Electrical Bias and Variance Calculator
Example Data Table
| Test | Reference | Readings | Expected Use |
|---|---|---|---|
| Voltage regulator | 5.000 V | 5.01, 4.98, 5.03, 5.00 | Check output accuracy and noise. |
| Current sensor | 2.000 A | 2.04, 2.01, 1.99, 2.02 | Review offset and repeatability. |
| Resistance meter | 100.00 Ohm | 100.20, 99.90, 100.10 | Compare calibration drift. |
Formula Used
Adjusted reading: x = raw × gain + offset
Mean: mean = sum(x) / n
Bias: bias = mean - reference
Bias percent: bias% = bias / abs(reference) × 100
Population variance: variance = sum((x - mean)^2) / n
Sample variance: variance = sum((x - mean)^2) / (n - 1)
MSE: MSE = sum((x - reference)^2) / n
RMSE: RMSE = sqrt(MSE)
How to Use This Calculator
- Enter the electrical channel, sensor, meter, or device name.
- Select the unit used for all measurements.
- Enter the trusted reference value.
- Paste repeated measured readings in the reading box.
- Apply gain and offset if raw readings need adjustment.
- Choose sample variance for a small test set.
- Add pass limits if you need a quick decision.
- Press Calculate, then download the CSV or PDF report.
Understanding Electrical Bias and Variance
Bias and variance help you judge measurement quality. In electrical work, a meter, sensor, converter, or data logger should follow a known reference. Bias shows the average offset from that reference. Variance shows how widely repeated readings spread around their own mean.
Why These Metrics Matter
A low bias means the instrument is centered well. A low variance means it is stable. Both values matter together. A sensor can be steady but wrong. Another sensor can be correct on average, yet noisy. Power supplies, shunts, thermistors, current probes, and ADC channels all benefit from this check.
Practical Electrical Use
Use this calculator during calibration checks, bench testing, maintenance, and production inspection. Enter repeated readings from the device under test. Add the traceable reference value from a calibrator, precision source, or trusted standard. The tool adjusts each reading with optional gain and offset values. This helps when raw counts need conversion before analysis.
Interpreting The Output
The mean reading is the central measured value. Bias is mean minus reference. Positive bias means the device reads high. Negative bias means it reads low. Variance and standard deviation show repeatability. MSE and RMSE compare every reading against the reference, so they combine offset and scatter.
Decision Guidance
Tolerance limits make the report easier to use. A bias limit checks accuracy. A variance limit checks stability. When both pass, the device is usually suitable for the selected electrical task. When one fails, inspect wiring, grounding, probe placement, temperature drift, range selection, and calibration history.
Good Measurement Habits
Use enough samples to expose noise. Keep the reference stable. Warm up instruments before testing. Use the same unit for every value. Remove obvious setup mistakes before final reporting. Export the CSV file for spreadsheets. Export the PDF file for records. These reports support audits, troubleshooting, quality control, and repeatable lab documentation.
Common Mistakes
Do not mix volts, millivolts, amps, and milliamps in one sample set. Convert first. Do not compare AC RMS readings with peak values unless the reference matches. Avoid testing while loads switch rapidly. Record temperature and range settings. These notes explain changes when you repeat the same calibration later. They also help another technician reproduce the test exactly.
FAQs
What is bias in electrical measurement?
Bias is the average measurement offset from a trusted reference. A positive value means the device reads high. A negative value means it reads low.

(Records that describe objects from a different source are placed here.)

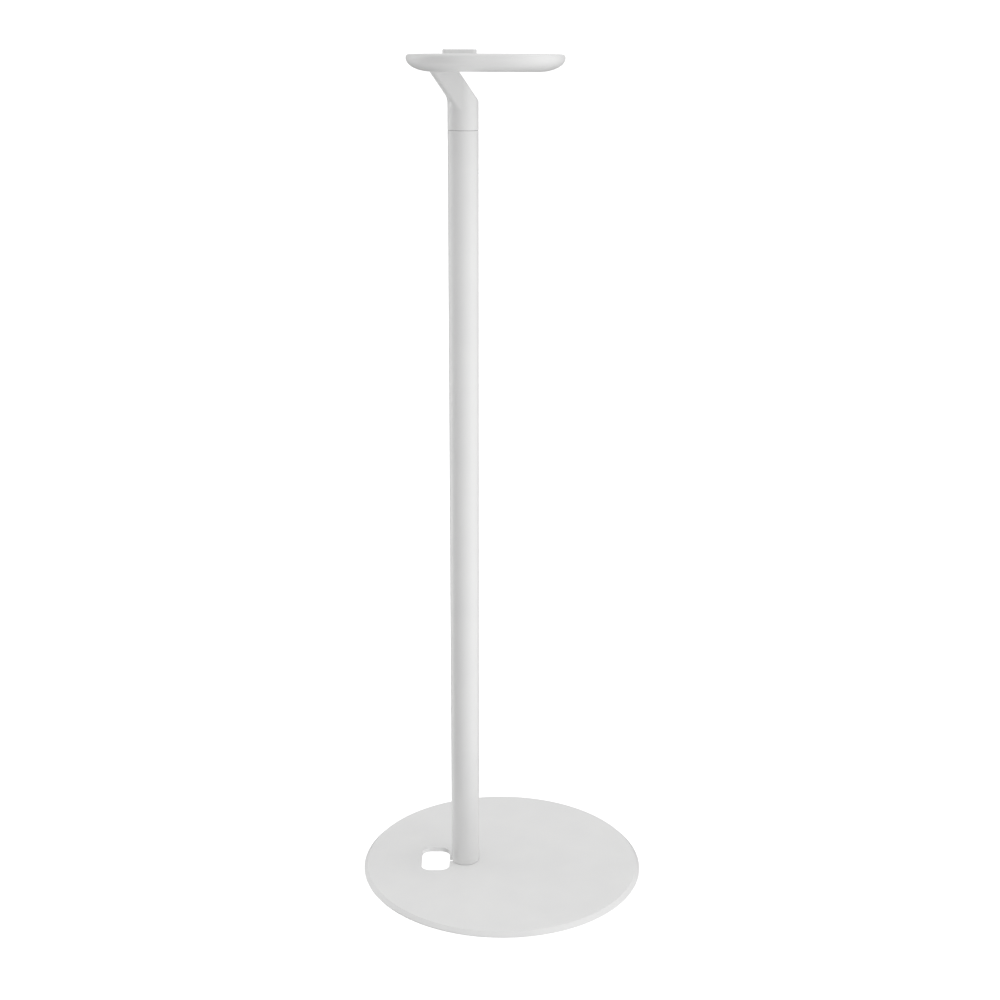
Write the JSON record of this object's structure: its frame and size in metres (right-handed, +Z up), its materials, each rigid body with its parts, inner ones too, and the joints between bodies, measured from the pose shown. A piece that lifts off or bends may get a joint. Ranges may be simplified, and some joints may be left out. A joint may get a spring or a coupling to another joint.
{
  "type": "speaker floor stand",
  "caption": "Floor stand for a compact speaker: flat round base with a cable hole, round pole, leaning neck and a shallow round-cornered tray with a raised locating block.",
  "frame": {"origin": "centre of the base disc, on the floor", "axes": "+Z up along the pole, +X to the front of the stand, away from the cable hole, +Y to its left side"},
  "size_m": [0.304, 0.304, 0.866],
  "materials": {
    "powder_coat_white": "fine satin powder coat",
    "pole_powder_coat": "smooth satin powder coat",
    "neck_powder_coat": "fine satin powder coat",
    "tray_white_plastic": "satin",
    "block_white_plastic": "satin",
    "mat_silicone": "matte silicone",
    "pad_rubber": "matte",
    "gasket_grey": "matte",
    "grommet_rubber": "matte",
    "washer_nylon": "matte",
    "bare_aluminium": "machined",
    "zinc_steel": "zinc plated"
  },
  "bodies": {
    "stand": {"anti_slip_pad": "pad_rubber", "base_plate": "powder_coat_white", "base_screws": "zinc_steel", "foot_washer": "gasket_grey", "foot_plug": "bare_aluminium", "pole_tube": "pole_powder_coat", "pole_top_sleeve": "bare_aluminium", "neck_gasket": "gasket_grey", "neck": "neck_powder_coat", "neck_grub_screws": "zinc_steel", "tray_shell": "tray_white_plastic", "tray_stiffener": "zinc_steel", "neck_screws": "zinc_steel", "neck_screw_washers": "zinc_steel", "tray_deck": "tray_white_plastic", "deck_screws": "zinc_steel", "device_mat": "mat_silicone", "locating_block": "block_white_plastic", "block_screws": "zinc_steel", "port_grommet": "grommet_rubber"},
    "screw_carrier": {"device_screw_washer": "washer_nylon", "device_screw_clip": "zinc_steel"},
    "turning_screw": {"device_screw": "zinc_steel"}
  },
  "joints": [
    {"name": "device_screw_rise", "type": "slide", "parent": "stand", "child": "screw_carrier", "axis": [0, 0, 1], "range_m": [0, 0.004]},
    {"name": "device_screw_turn", "type": "hinge", "parent": "screw_carrier", "child": "turning_screw", "pos_m": [-0.0187, 0, 0.85], "axis": [0, 0, 1], "continuous": true}
  ]
}
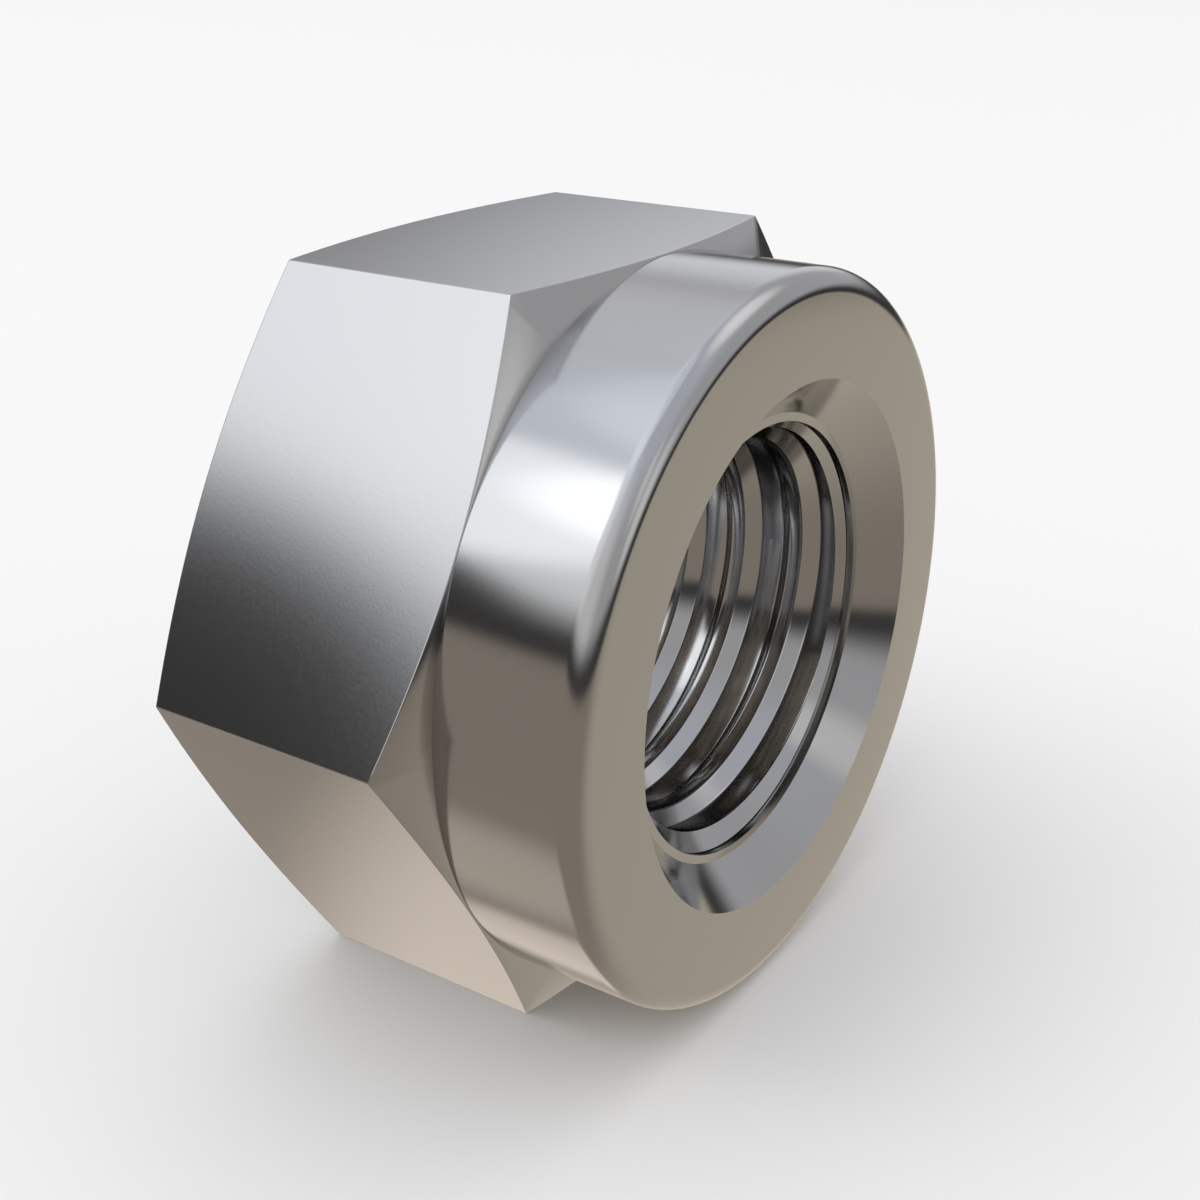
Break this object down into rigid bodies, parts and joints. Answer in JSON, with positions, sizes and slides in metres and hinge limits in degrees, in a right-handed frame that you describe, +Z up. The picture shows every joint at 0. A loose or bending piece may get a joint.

What is variance in this calculator?
Variance shows how much adjusted readings spread around their mean. It helps judge repeatability, noise, and short-term stability during electrical testing.
Should I use sample or population variance?
Use sample variance when your readings are a small set from a larger process. Use population variance when the readings represent the whole group.
What does gain do?
Gain multiplies each raw reading before analysis. Use it when raw counts, probe ratios, or scaling factors must be converted into real units.
What does offset do?
Offset adds a fixed correction to each reading. It is useful when a meter, ADC, or sensor has a known zero shift.
What is MSE?
Mean squared error compares every adjusted reading against the reference. It increases when readings are biased, noisy, or both.
Can this calculator test current sensors?
Yes. Select amps or milliamps, enter the reference current, and paste repeated current readings. Use consistent units for every value.
Why is the confidence interval useful?
It estimates the likely range of the true mean reading. A narrow interval suggests stable readings and better repeatability.